Usability testing can improve site performance significantly (here conducted by Dan Joseph & Associates)

Research and experience confirms the value of usability. Not everyone has Jared Spool’s experience of a single fix that results in $300 million in additional revenue, but anyone who works in the field has examples of small changes in usability that improved site performance: increased page views per visit, increased actions taken. Usability guru Jakob Nielsen calculates that “spending 10% of your development budget on usability should improve your conversion rate by 83%.” Stanford University research shows that people consider more usable sites to be more credible. Clearly, however you define “conversion” in your organization, it’s worth your while to pay attention to usability.

Usability Rules of Thumb

Following usability best practices enables the visitors to your site to immediately tell what the site is about, what they’re supposed to do on it, and how to get around it to find what they want. There are myriad best practices to achieve that, but for this introduction I’ll limit myself to a topline summary.

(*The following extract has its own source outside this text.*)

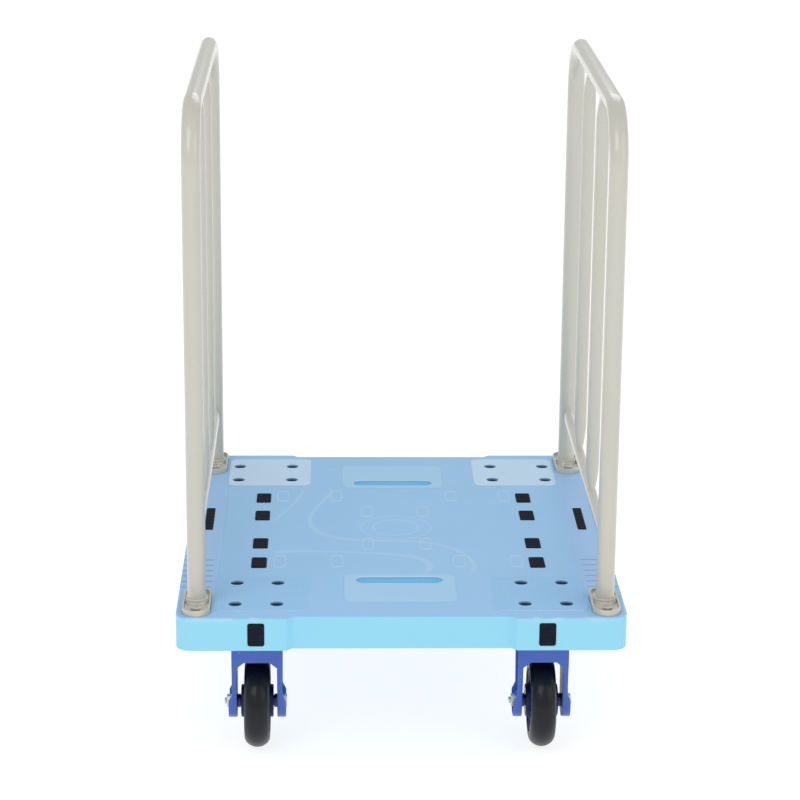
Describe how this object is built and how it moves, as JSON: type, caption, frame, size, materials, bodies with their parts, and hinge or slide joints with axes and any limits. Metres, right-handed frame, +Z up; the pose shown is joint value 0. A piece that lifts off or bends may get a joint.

  • Site identity - Should be immediately apparent to visitors when they first arrive, in the form of logo, tagline, and content.
  • Navigation - Should clearly convey to visitors their current location in the site and how to get to every major site section.
  • Design and Layout – Should be uncluttered and support comprehension, signaling work flow and levels of importance.
  • Load time – Should be swift. The most important items on a page should load the fastest.
  • Search box – Should be obvious to find — people tend to expect it at the top right corner of a site, along with log-in, shopping cart, and check-out links.
  • Copy - Should be clear and concise, easy to scan.
  • Links - Should clearly stand out from other copy, in a different color, and communicate what the reader will find when he/she clicks on them.

I will be covering usability best practices in far greater detail in future posts. In the meantime, here are some useful tools and sites on the topic. I’d love to learn about your own usability favorites; please add them in the comment field.

Usability Tools

Usability Websites

Usability Twitterers

(Photo credit: Dan Joseph & Associates, Inc.)

  • Great post Julie. I look forward to the rest. We often forget the basics and get lost in our own jargon. I always find these back to basics posts incredibly useful.

    I always struggle with the balance of getting the most out of the page real estate, but not getting cluttered. It is obvious with tools, like google, that simplicity is what is most vital. Their goal is to get people OFF the page. I'm noticing that big blogs/online magazines like Huffpo have tons of content all over the page. I'm interested what you findings are in terms of the balance on content sites.
  • It's a balancing act. A busy page doesn't have to be a crowded, confusing, or chaotic page. Magazine and news sites, for example, display a lot of content per page in order to communicate the idea that a lot is happening. The Huffington Post is a good example of how to keep all that content from getting visually overwhelming by the judicious use of color, white space, and grouping of elements. Your eye takes in the page in manageable chunks.